While in grad school at the University of New Mexico, she met the artists with whom she would form the Grey Canyon Group: Whitehorse, House, Larry Emerson, and Paul Willeto. She chose her gallery, Clarke-Benton in Santa Fe, in part because it represented several New York artists. At the time, this seemed about as close as a Native American could get to the cloistered Manhattan art world.
That changed for her in November 1979. That month, Smith began having shows in New York: One was on West 57th Street, around the corner from the Plaza, where her new gallerist, Jill Kornblee, gave Smith her first solo show. Later that same week, the landmark traveling show with the Grey Canyon Group opened at the American Indian Community House, a nonprofit gathering space for Indigenous New Yorkers. Smith’s friend G. Peter Jemison had set up the gallery there, and she visited every time she was in town. “I remember that we filled nail holes in the wall with toothpaste if we didn’t have the money for stucco or wood,” Smith told me. “And they were always having to move it because the rent would go up.”
At her home studio in Corrales, we were surrounded by the evidence of decades of work. A finished painting hung by the door: Shock and Awe, from 2011, which takes aim at the more recent misadventures of American empire in Iraq, depicting a mother and child in a blitzkrieg. Canvases were stacked against every wall, including a dozen or so works in progress from her series of reimagined maps of the U.S. She said that each of these is an explicit commentary on the land as a contested space; the map introduces American schoolchildren to their country in terms of its conquest by Europeans from east to west. “We see the map as a political tool,” Smith said. “It’s not an empty form to me. It’s not an icon of this incredible country.”
She reorients the map by turning it sideways and plasters it with newspaper clippings or images. In State Names Map I (2000), paint drips and oozes down the canvas to obscure what were once clearly delineated borders; Smith intended to leave only the names of states and territories derived from Indigenous sources visible, while those with European roots seem to be absent. In Tribal Map (2000), text is used to mark Indigenous communities, many of which have been moved from their homelands. Memory Map (2000), from which her Whitney retrospective draws its name, uses paintings of Indigenous petroglyphs that might be found in each area and brings to mind the stick figures she drew in the dirt as a little girl.

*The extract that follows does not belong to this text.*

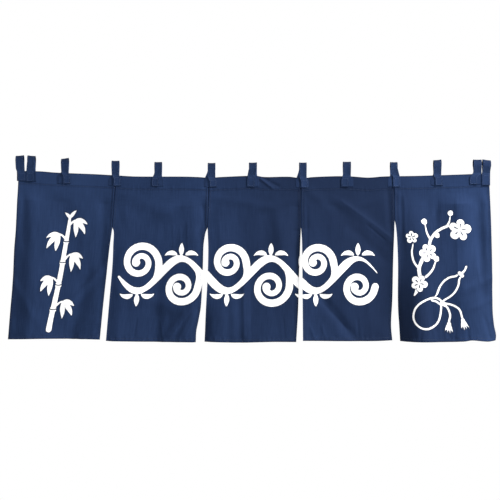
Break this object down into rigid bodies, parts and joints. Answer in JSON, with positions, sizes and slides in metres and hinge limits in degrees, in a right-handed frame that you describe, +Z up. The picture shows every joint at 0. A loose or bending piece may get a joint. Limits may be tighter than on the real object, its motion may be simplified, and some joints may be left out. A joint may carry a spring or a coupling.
{
  "type": "noren curtain",
  "caption": "Short split door curtain of navy cotton widths sewn side by side at the top, with cloth loops for a rod and white printed motifs",
  "frame": {"origin": "centre of the rod space inside the middle loop", "axes": "+X along the rod to the viewer's right, +Y away from the viewer through the cloth, +Z up"},
  "size_m": [1.7556, 0.0569, 0.6737],
  "materials": {
    "cotton_cloth": "plain woven navy cotton with white printed motifs",
    "cotton_loops": "the same navy cotton, folded and stitched into strips"
  },
  "bodies": {
    "root": {"panel_1": "cotton_cloth", "panel_2": "cotton_cloth", "panel_3": "cotton_cloth", "panel_4": "cotton_cloth", "panel_5": "cotton_cloth", "loop_1": "cotton_loops", "loop_2": "cotton_loops", "loop_3": "cotton_loops", "loop_4": "cotton_loops", "loop_5": "cotton_loops", "loop_6": "cotton_loops", "loop_7": "cotton_loops", "loop_8": "cotton_loops", "loop_9": "cotton_loops", "loop_10": "cotton_loops", "loop_11": "cotton_loops", "loop_12": "cotton_loops", "loop_13": "cotton_loops"}
  },
  "joints": []
}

“I want everybody who walks in the gallery to say, ‘I don’t think I’ve ever seen a map shown that way,’” she said.
The maps’ message feels less like a public-service announcement than a scab she can’t help but pick at. Another wound she keeps returning to is the image of Custer, whose profile I saw peeking out from an otherwise blank canvas at the far end of the studio. He is a unifying motif for Native Americans: When I was growing up in Southeast Alaska, far from the plains where the U.S. Army officer waged war on nations including the Lakota Sioux and the Cheyenne in the late 19th century, I knew what he stood for long before I learned what the military had done to my own Tlingit ancestors. Among the Custer prints on display at the Whitney retrospective is one that plays on this infamy: In Coyote Made Me Do It! II (1993), Custer poses defiantly with his back to the trickster of Native American lore.
We drove to a much larger studio in a former furniture warehouse where Smith has been working on a series of canoes. “Jaune found this place,” said her son Neal Ambrose-Smith, who is also an artist. “Everything that we’re doing is in Corrales. We have our own little village that we’re able to make art in.” When we arrived, the first thing Smith did was introduce me to the team helping her prepare these mixed-media pieces alongside Ambrose-Smith: Matthew Eaton, Kelly Frye, and David Beams. She insisted that they each be credited as collaborators, which I found striking — in most cases, assistants and fabricators aren’t acknowledged at all.
“These people are all artists, too, and it’s important that their work is recognized,” Smith said.
She walked from one end of the warehouse to the other, showing me how, using reclaimed timber that they processed themselves, the team had crafted eight canoes — or, at least, the frameworks of canoes — made from long, thin strips of wood bound together with sinew and left uncovered. Most were suspended from the high ceiling, but one sat on the floor where it overflowed with sculptures of pills cast in plaster and a resin mixture, each a bit bigger than a human fist and modeled after an actual drug — OxyContin, Percocet. The canoe was made from Osage-orange wood, which Smith said had been used by Natives in Oklahoma for making bows, arrows, and cradleboards. Other canoes would be made from different woods and filled with different poisons.
“I’m using trade canoes to give back stuff that’s not good for us,” Smith said.
The legacy of Custer’s war on American Indians seemed to stare back at me from the canoe. Later, when I received the catalogue for Memory Map, its foreword reminded me of the intellectual legacy of relegating Native people to reservations and boarding schools: Before addressing Smith’s art or personhood, the catalogue acknowledges, briefly, that the Whitney’s “commitment to Indigenous art has been de minimis.” What Memory Map represents is not atonement for that sin but an embrace of sanity. Smith is one of America’s greatest living artists, and failing to acknowledge that would be madness.
At the core of her work, beyond the humor and irony and what her current gallerist Garth Greenan calls a “dense concatenation of art-historical references,” are the words she scribbles in a notebook: “Canoes. Empty Promises. Treaties.” Every piece has an earnest beginning. “It starts with a message,” Smith told me. “It starts with something true.”